Common Mistakes Billionaire Romance Authors Make
Mistake 1: Bidding on “billionaire romance” as a broad match. This broad match keyword will match queries for every billionaire romance book on Amazon, including competing titles with similar themes. Use exact match and phrase match for all primary keywords.
Mistake 2: Ignoring the alpha hero of your specific book. If your hero is a Greek tycoon, target Greek tycoon keywords — not general billionaire keywords. Readers who specifically search for “Greek billionaire romance” convert at much higher rates.
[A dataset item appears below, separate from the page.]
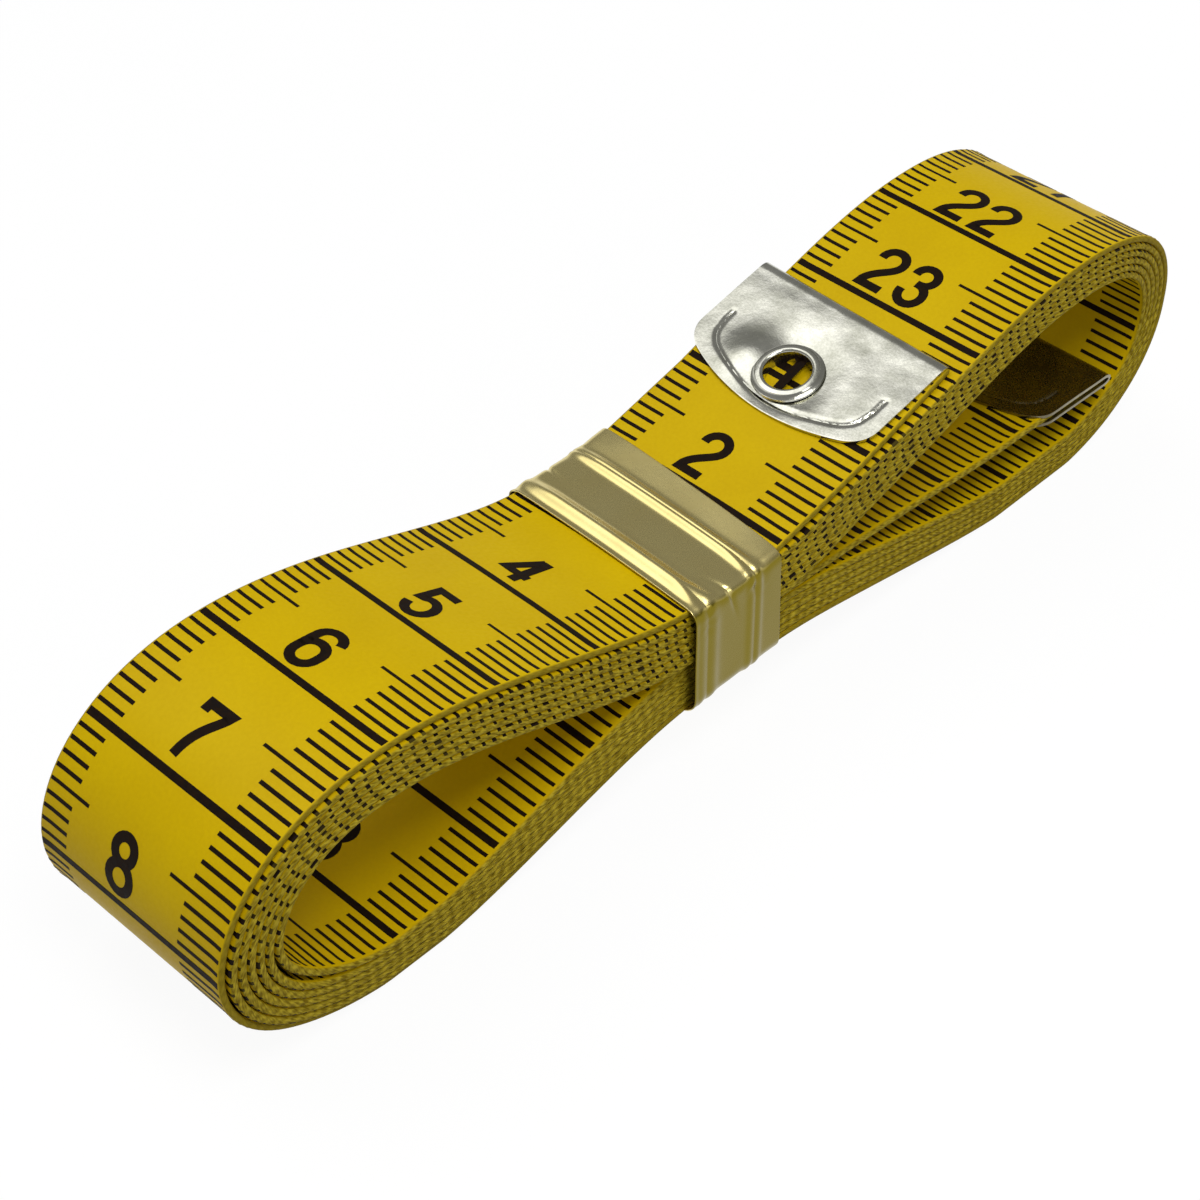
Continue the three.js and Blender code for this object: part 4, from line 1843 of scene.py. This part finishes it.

Mistake 3: One campaign for all books. Treating your entire catalogue as a single advertising unit means you cannot identify which hero archetypes and tropes perform best. Separate campaigns by sub-trope or series.
Mistake 4: Not targeting competing authors’ ASINs. Billionaire romance readers are loyal to the genre, not to individual authors. Targeting the ASINs of bestselling billionaire romance books puts your ad in front of readers who are actively reading and reviewing the genre.
Mistake 5: Ignoring KU economics. If even 40% of your readers access through KU, your advertising strategy must account for page-read revenue. A sale that goes to KU generates revenue over days, not instantly — but the total can exceed a direct sale.
The Bottom Line
Billionaire romance remains one of the most reliable paths to profitability on Amazon for self-published authors — but only if you advertise intelligently. The readers are voracious, the genre is well-defined, and the keyword landscape is rich with long-tail opportunities. The authors who win are the ones who respect the genre’s unique reader psychology: they target by trope, they structure campaigns by hero archetype, they leverage series read-through economics, and they cut underperformers quickly.
Start with a deep, trope-driven keyword list. Build separate campaigns for each hero archetype you write. Target the ASINs of competing bestselling titles. Measure total series revenue, not just first-click sales. If you do those four things consistently, your billionaire romance campaigns will generate predictable, scalable returns in 2026 and beyond.